Many packet-based timing recovery systems rely on recovering timing from those packets that experience the least network delay over a given sample period. These low-delay packets are used to determine an “anchor value” that defines the delay-floor and is the basis for establishing and maintaining timing accuracy or phase stability at the receiving node. Still, other packet-based timing recovery systems define anchor values that can be located at other regions of the delay distribution and not necessarily at the minimum delay value over a given sample window. Still, other packet-based timing recovery systems define the anchor value over multiple sample windows that measure other statistical aspects of the delay distribution. It is therefore desired to create a network limit and associated metric that defines an appropriate stress condition that can be used to evaluate the stability of the packet-based timing recovery systems as a basis for a standardized network limit.
Packet-based timing systems can operate in two basic modes: one-way mode or two-way mode. In a one-way mode of operation, only a slave node receives a timing packet flow from a master node. Due to the inability of a slave node to know the exact propagation delay between the master node and the slave node, the resulting anchor value computed by the slave will reflect a negative time error equal to the propagation delay. In a two-way mode of operation, a slave node receives a timing packet flow from a master node and sends measurement packets to and receives measurement packets from the master node. The slave node then uses the timestamps of these measurement packets to (i) compute the one-way delay between the master node and the slave node and (ii) remove the negative time error from the computed anchor value.
To date, a number of ITU-T participants have created contributions that distort various aspects of the packet delay distribution used to determine the anchor value. For example, for timing recovery systems that compute anchor values at or near the delay-floor, various ways have been proposed to create stress conditions that modulate the packet delays of the delay-floor packets. Some vendors have proposed modulating the delays of delay-floor packets by a slowly varying sine wave with a fixed or varying amplitude and frequency. Others have proposed using a statistical means of doing the same. At this time, ITU-T is considering developing a PDV metric that addresses those packets within 150 microseconds of the delay-floor. Numerous contributions have been submitted to ITU-T that either deterministically or statistically modify the delays of packets in this range to create a stress condition at the timing recovery process at the receiving node.
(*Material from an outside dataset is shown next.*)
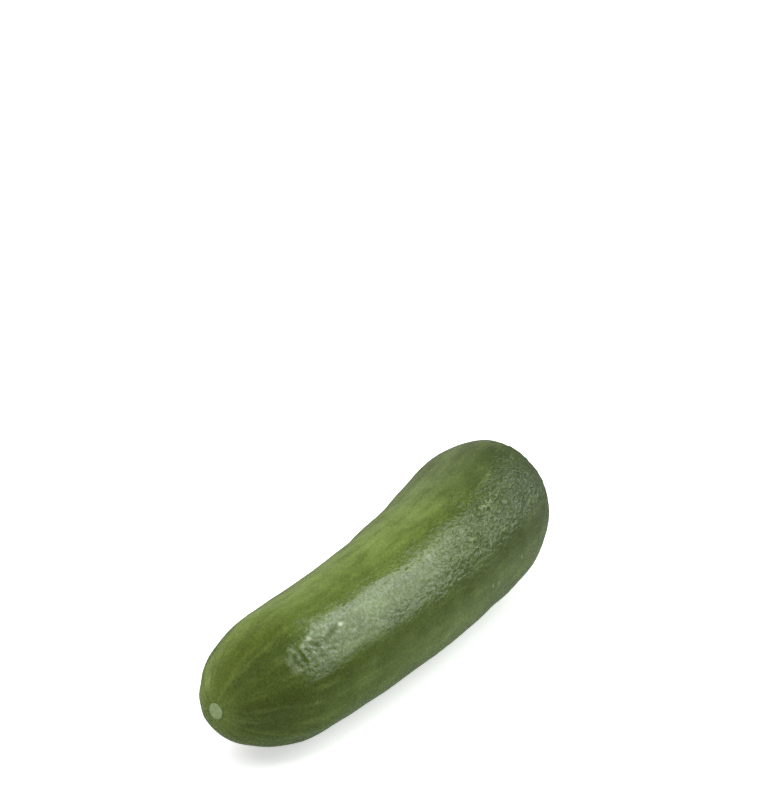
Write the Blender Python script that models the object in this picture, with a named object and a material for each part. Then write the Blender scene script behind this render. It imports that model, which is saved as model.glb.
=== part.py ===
"""A mini cucumber, picked, lying on its side.

Metres, +Z up. The fruit lies along X with its blossom end at -X and its stem end at +X, and it
bends in the floor plane, hollow side towards +Y. The origin is at the floor, under the middle of
its bounding box.
"""

import bmesh
import bpy
import numpy as np

# Driving sizes, in metres
LENGTH = 0.140  # tip to tip, along the bend
BLOSSOM_RADIUS = 0.01383  # body radius at the blossom end, before the end is rounded off
STEM_RADIUS = 0.01977  # body radius at the stem end, before the end is rounded off
SWELL_POWER = 1.4  # above 1, the body thickens faster towards the stem
BLOSSOM_ROUNDING = 0.0235  # length of the rounded blossom end
STEM_ROUNDING = 0.032  # length of the rounded stem end
BEND_RADIUS = 0.427
END_LIFT = 0.0007  # how far each end of the belly rises from the floor
FLAT_DEPTH = 0.0004  # how far the belly is pressed flat where it rests

# Relief of the skin, in metres
LOBE_COUNT = 3  # the seed chambers show as faint lobes
LOBE_HEIGHT = 0.00020
LOBE_PHASE = 1.75
RIB_COUNT = 10
RIB_HEIGHT = 0.00012  # beside the blossom scar
RIB_HEIGHT_ALONG = 0.00005  # along the body
RIB_REACH = 0.024  # the ribs fade over this length from the blossom tip
RIB_SWAY = 0.3  # how far, in radians, a rib wanders round the body on its way
RIB_UNEVENNESS = 0.9
LUMP_HEIGHT = 0.00010
LUMP_WAVES = 16
LUMP_SHORTEST = 0.011
LUMP_LONGEST = 0.034
LUMP_MOST_ROUND = 5  # a lump wave goes at most this many times round the body
LUMP_SEED = 38
TURNING_START = 0.0024  # what turns round the body starts at this radius from a tip
TURNING_FULL = 0.0135  # and has its full height from this radius on

# Blossom scar: a corky disc, slightly proud and flat on top, in a shallow moat
SCAR_RADIUS = 0.0019
SCAR_RISE = 0.00012
SCAR_DISH = 0.00018
SCAR_EDGE = 0.00045
MOAT_RADIUS = 0.0029
MOAT_DEPTH = 0.00003
MOAT_WIDTH = 0.0010

# Stem scar: the low oval stub that the stalk leaves, in a shallow dimple
STUB_RADIUS = 0.0022
STUB_OVAL = 0.18
STUB_RISE = 0.0006
STUB_DISH = 0.00025
STUB_EDGE = 0.0006
DIMPLE_RADIUS = 0.0055
DIMPLE_DEPTH = 0.0004

# Mesh
SEGMENTS = 60
RINGS = 76
END_CROWDING = 0.74  # 0 spaces the rings evenly, near 1 crowds them at the two tips
PROFILE_SAMPLES = 2001

SKIN_COLOUR = (0.105, 0.165, 0.040, 1.0)
SKIN_ROUGHNESS = 0.34


def remove_startup_objects():
    for old in list(bpy.data.objects):
        bpy.data.objects.remove(old, do_unlink=True)


def soft_step(value, start, end):
    """0 before start, 1 after end, smooth between them."""
    t = np.clip((value - start) / (end - start), 0, 1)
    return t * t * (3 - 2 * t)


def bump(value, width):
    """Bell curve: 1 at 0, near 0 beyond twice the width."""
    return np.exp(-((value / width) ** 2))


def body_radius(s):
    """Radius of the body at distance s from the blossom tip, as if the ends weren't rounded."""
    share = np.clip(s / LENGTH, 0, 1)
    return BLOSSOM_RADIUS + (STEM_RADIUS - BLOSSOM_RADIUS) * share**SWELL_POWER


def rounding(distance, length):
    """Quarter ellipse: 0 at a tip, 1 where the rounded end meets the body."""
    left = np.clip(1 - distance / length, 0, 1)
    return np.sqrt(1 - left**2)


def profile():
    """The outline that is turned round the spine, from the blossom tip to the stem tip: length
    run along the outline, distance along the spine, radius, and the outward normal's two parts."""
    angle = np.linspace(0, np.pi, PROFILE_SAMPLES)
    s = LENGTH / 2 * (1 - np.cos(angle))
    radius = body_radius(s) * rounding(s, BLOSSOM_ROUNDING) * rounding(LENGTH - s, STEM_ROUNDING)
    step = np.hypot(np.diff(s), np.diff(radius))
    run = np.concatenate(([0], np.cumsum(step)))
    normal_s = -np.gradient(radius, run)
    normal_r = np.gradient(s, run)
    return run, s, radius, normal_s, normal_r


def lumps(s, angle):
    """Sum of seeded waves along and round the body, each a whole number of times round, so that
    they close."""
    draw = np.random.default_rng(LUMP_SEED)
    length = draw.uniform(LUMP_SHORTEST, LUMP_LONGEST, LUMP_WAVES)
    times_round = draw.integers(-LUMP_MOST_ROUND, LUMP_MOST_ROUND + 1, LUMP_WAVES)
    phase = draw.uniform(0, 2 * np.pi, LUMP_WAVES)
    waves = np.cos(2 * np.pi * s[:, None] / length + angle[:, None] * times_round + phase)
    return LUMP_HEIGHT * waves.sum(axis=1) / np.sqrt(LUMP_WAVES)


def ribs(s, angle):
    """Ribs that are strongest beside the blossom scar and go on faintly along the body."""
    height = RIB_HEIGHT_ALONG + (RIB_HEIGHT - RIB_HEIGHT_ALONG) * bump(s, RIB_REACH)
    sway = RIB_SWAY * np.sin(2 * np.pi * s / LENGTH)
    return height * np.cos(RIB_COUNT * (angle + sway) + RIB_UNEVENNESS * np.sin(LOBE_COUNT * angle))


def blossom_scar(from_tip):
    """Height of the disc and its moat, from_tip being the distance over the skin from the tip."""
    disc = SCAR_RISE - SCAR_DISH * (1 - (from_tip / SCAR_RADIUS) ** 2)
    inside = 1 - soft_step(from_tip, SCAR_RADIUS - SCAR_EDGE / 2, SCAR_RADIUS + SCAR_EDGE / 2)
    return disc * inside - MOAT_DEPTH * bump(from_tip - MOAT_RADIUS, MOAT_WIDTH)


def stem_scar(from_tip, angle):
    """Height of the stub and its dimple, from_tip being the distance over the skin from the tip."""
    from_middle = from_tip / (1 + STUB_OVAL * np.cos(2 * angle))
    stub = STUB_RISE - STUB_DISH * (1 - (from_middle / STUB_RADIUS) ** 2)
    inside = 1 - soft_step(from_middle, STUB_RADIUS - STUB_EDGE / 2, STUB_RADIUS + STUB_EDGE / 2)
    return stub * inside - DIMPLE_DEPTH * bump(from_tip, DIMPLE_RADIUS)


def relief(s, radius, angle, from_blossom, from_stem):
    """Height of the skin over the plain outline. What turns round the body fades at the tips."""
    lobes = LOBE_HEIGHT * np.cos(LOBE_COUNT * angle + LOBE_PHASE)
    turning = lobes + lumps(s, angle) + ribs(s, angle)
    scars = blossom_scar(from_blossom) + stem_scar(from_stem, angle)
    return soft_step(radius, TURNING_START, TURNING_FULL) * turning + scars


def lay_down(s, radius, angle):
    """Bends the straight fruit round BEND_RADIUS and lays it on the floor.

    The spine is an arc in a level plane. Its height follows the body's radius, so that the belly
    lies along the floor and lifts a little towards both ends, and what would be under the floor
    is pressed flat against it."""
    from_middle = s - LENGTH / 2
    turn = from_middle / BEND_RADIUS
    to_centre = BEND_RADIUS - radius * np.cos(angle)
    x = to_centre * np.sin(turn)
    y = BEND_RADIUS - to_centre * np.cos(turn)
    lift = END_LIFT * (from_middle / (LENGTH / 2)) ** 2
    z = body_radius(s) + lift - FLAT_DEPTH + radius * np.sin(angle)
    return np.stack((x, y, np.maximum(z, 0)), axis=1)


def shape_fruit(ball):
    """Carries the points of a unit ball, whose poles are the two tips, onto the fruit."""
    share = 1 - np.arccos(np.clip(ball[:, 2], -1, 1)) / np.pi
    share = share - END_CROWDING * np.sin(2 * np.pi * share) / (2 * np.pi)
    angle = np.arctan2(ball[:, 1], ball[:, 0])
    run, s_line, radius_line, normal_s, normal_r = profile()
    here = share * run[-1]
    s = np.interp(here, run, s_line)
    radius = np.interp(here, run, radius_line)
    height = relief(s, radius, angle, here, run[-1] - here)
    s_raised = s + height * np.interp(here, run, normal_s)
    radius_raised = np.maximum(radius + height * np.interp(here, run, normal_r), 0)
    laid = lay_down(s_raised, radius_raised, angle)
    middle = (laid.min(axis=0) + laid.max(axis=0)) / 2
    return laid - (middle[0], middle[1], 0)


def skin_material():
    material = bpy.data.materials.new("cucumber_skin")
    material.use_nodes = True
    shader = material.node_tree.nodes["Principled BSDF"]
    shader.inputs["Base Color"].default_value = SKIN_COLOUR
    shader.inputs["Roughness"].default_value = SKIN_ROUGHNESS
    shader.inputs["Metallic"].default_value = 0.0
    material.diffuse_color = SKIN_COLOUR
    return material


def make_cucumber(collection):
    """One closed body: a ball whose rings and segments are carried onto the fruit's surface."""
    mesh = bpy.data.meshes.new("cucumber")
    ball = bmesh.new()
    bmesh.ops.create_uvsphere(ball, u_segments=SEGMENTS, v_segments=RINGS, radius=1.0)
    ball.to_mesh(mesh)
    ball.free()
    points = np.empty(len(mesh.vertices) * 3)
    mesh.vertices.foreach_get("co", points)
    mesh.vertices.foreach_set("co", shape_fruit(points.reshape(-1, 3)).ravel())
    mesh.update()
    mesh.shade_smooth()
    mesh.materials.append(skin_material())
    collection.objects.link(bpy.data.objects.new("cucumber", mesh))


def main():
    remove_startup_objects()
    parts = bpy.data.collections.new("mini_cucumber")
    bpy.context.scene.collection.children.link(parts)
    make_cucumber(parts)


main()
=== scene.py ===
"""Mini cucumber: the whole fruit with its waxy, crinkled skin, on a pale studio floor.

The fruit is one closed surface, worked out with numpy as a function of two parameters: how far
along the fruit, and how far round it. Metres, +Z up, blossom end at -X, stem end at +X, hollow
side of the bend towards +Y, resting on the floor at z = 0. Angles round the fruit are 0 on the
hollow side and a quarter turn at the top.
"""

import math

import bpy
import numpy as np
from bpy.props import FloatProperty, FloatVectorProperty, IntProperty, PointerProperty
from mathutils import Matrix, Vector


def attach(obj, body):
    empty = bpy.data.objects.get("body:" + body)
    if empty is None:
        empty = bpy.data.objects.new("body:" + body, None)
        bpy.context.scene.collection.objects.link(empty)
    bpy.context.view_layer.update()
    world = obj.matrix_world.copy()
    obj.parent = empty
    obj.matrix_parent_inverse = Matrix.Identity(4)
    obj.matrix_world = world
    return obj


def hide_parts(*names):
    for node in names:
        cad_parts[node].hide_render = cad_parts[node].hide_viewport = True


bl_info = {
    "name": "Mini Cucumber",
    "version": (1, 0, 0),
    "blender": (4, 5, 0),
    "location": "View3D > Sidebar > Cucumber",
    "description": "Builds a mini cucumber with a waxy, crinkled skin, and the studio round it",
    "category": "Add Mesh",
}

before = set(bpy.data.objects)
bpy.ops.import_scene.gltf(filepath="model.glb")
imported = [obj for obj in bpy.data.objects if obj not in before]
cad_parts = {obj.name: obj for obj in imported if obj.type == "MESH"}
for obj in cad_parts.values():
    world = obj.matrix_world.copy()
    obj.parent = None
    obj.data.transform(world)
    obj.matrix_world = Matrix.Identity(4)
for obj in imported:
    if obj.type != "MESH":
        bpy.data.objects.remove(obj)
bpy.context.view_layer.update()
NODE = "cucumber"
MM = 0.001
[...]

The fundamental issue with the current proposals is the lack of agreement that these stress conditions represent real-world conditions. The key to defining a suitable stress condition stems from the statistical filtering process used at the receiving node to recover a packet-based clock signal. Due to the proprietary nature of these statistical filtering algorithms, a common standardized testing method has not yet been identified. Specifically, these packet-based clock recovery algorithms define methodology for stabilizing the phase of the recovered timing signal called an anchor value. Some algorithms define the anchor value relative to the delay-floor of the received distribution. Still other algorithms may define the anchor value based on specific statistical or filtering methods that exclude packet delays near the delay-floor. Therefore, a testing method that stresses only the delay-floor packets might not fully evaluate packet recovery algorithms based on this latter case. A number of PDV metrics have been devised that examine the delay variation characteristics of packets in various bands of the delay distribution including Minimum Time Deviation (MinTDEV), Percentile Time Deviation (PercentileTDEV), Band Time Deviation (BandTDEV), Cluster Time Deviation (ClusterTDEV), the Maximum Average Frequency Error (MAFE), Minimum MAFE (minMAFE), Maximum Average Time Interval Error (MATIE) and Minimum MATIE (minMATIE). Other metrics have also been developed to describe how the delay-floor anchor value can change under a variety of real-world network conditions including Floor Packet Count (FPC) and Floor Packet Percent (FPP). Therefore, a means of creating stress conditions at the receiving node for each type of anchor value clock stabilizing algorithm is desired.